By STEVEN NALLEY
For the Hubble Space Telescope, Voyager, John Glenn, Apollo 11 and Challenger, there is an equal balance: Yuri Gagarin, Sputnik 1, Sergey Korolyov, K.E. Tsiolkovskii, Vostok 1, Lunokhod 1, Salyut 1, Mir — their Russian counterparts.
Many Americans are significantly more familiar with one side of the Cold War space race than the other, and James Andrews wants to change that.
On Thursday at 5 p.m., Andrews will present “Red Cosmos: Space Exploration, Mythology, and Soviet Popular Culture, 1917-1964” at McCain Hall at Mississippi State University.
Andrews, the director of the Iowa State University Center for Excellence in the Arts and Humanities, has written two books on the Russian space program: “Red Cosmos: K.E. Tsiolkovskii, Grandfather of Soviet Rocketry” and “Science for the Masses: The Bolshevik State, Public Science, and the Popular Imagination in Soviet Russia.” His third book on the subject, “Into the Cosmos: Space Exploration and Soviet Culture,” is due out next week.
Ten years ago, Andrews said, he developed an interest in the history of Russian space exploration during research for another book on the popularization of science in Russia. He discovered how popular flight and space exploration were in Russian press, film and theatre, he said, and this popularity goes back farther than many Americans know.
“I will present a long history over the course of the 20th century that provides, I hope, another perspective on the Russian space program — the relationship it has with popular culture,” Andrews said. “I will try to argue throughout this broad, public lecture that air and space flight were deeply embedded in the Russian cultural fabric going back to the pre-1917 era, thus focusing less on the more widely known technical achievements and more on the relationship between politics, culture, media and public engagement.”

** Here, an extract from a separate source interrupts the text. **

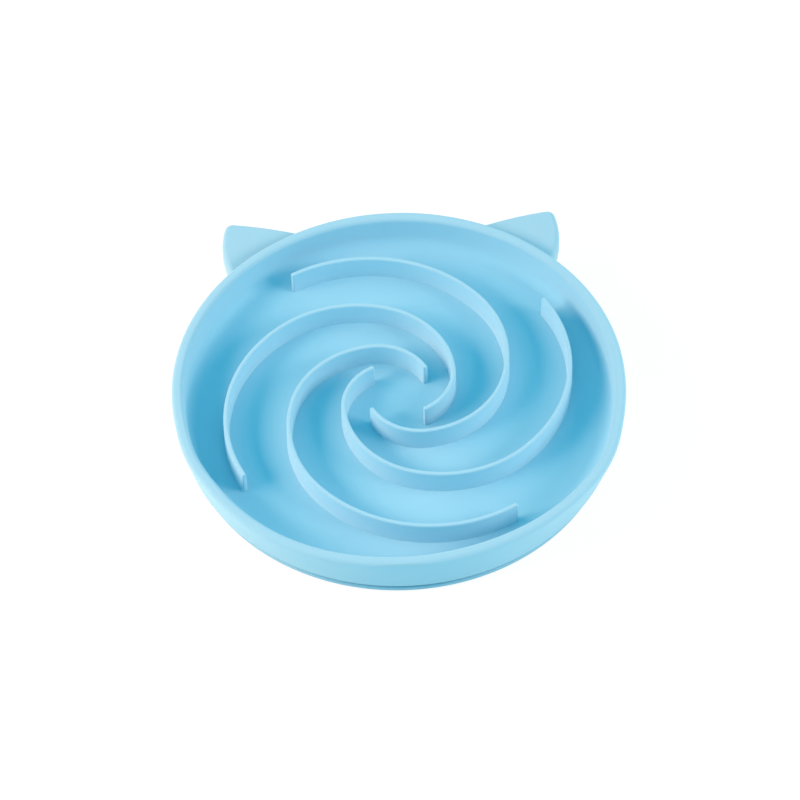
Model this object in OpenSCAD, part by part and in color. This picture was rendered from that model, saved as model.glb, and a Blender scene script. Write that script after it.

Andrews said he grew up in the 1960s watching the space race develop between the U.S. and the Soviet Union, like many Americans of his generation. As great as Americans’ nostalgia for the space race is, he said, Russia’s nostalgia may be greater.
“With the 50th anniversary of Yuri Gagarin’s 1961 circumnavigation of the globe, I have seen the Russian state and press more interested in looking backward at that time and reflecting on its long history of technical ingenuity in this arena as well as thinking about new public programs,” Andrews said. “The Russians today, maybe more than Americans, have been supporting programs such as science olympiads and inventor competitions for children, and are holding a series of programs in schools titled ‘Space is for Humanity,’ which are generously supported by the Russian government to spread awareness of space exploration.”
The co-sponsors for Andrews’ visit to MSU are the Bagley College of Engineering, the Office of the Vice President for Research and Economic Development, and the MSU history department. Alan Marcus, head of the history department, said he has known Andrews for 15 years and wants to expose faculty and students interested in the history of science and space flight to Andrews’ work.
“Andrews, as an American, brings a certain understanding to the space race, but as an historian of Soviet science, he has pored through the records in the (former) Soviet Union and thus has developed a fine knowledge of Soviet politics and scientific endeavors,” Marcus said. Andrews said he is looking forward to his first visit to MSU.
“I am very pleased to visit MSU,” he said, “especially since it has very strong academic programs in the history of science and technology and engineering sciences.”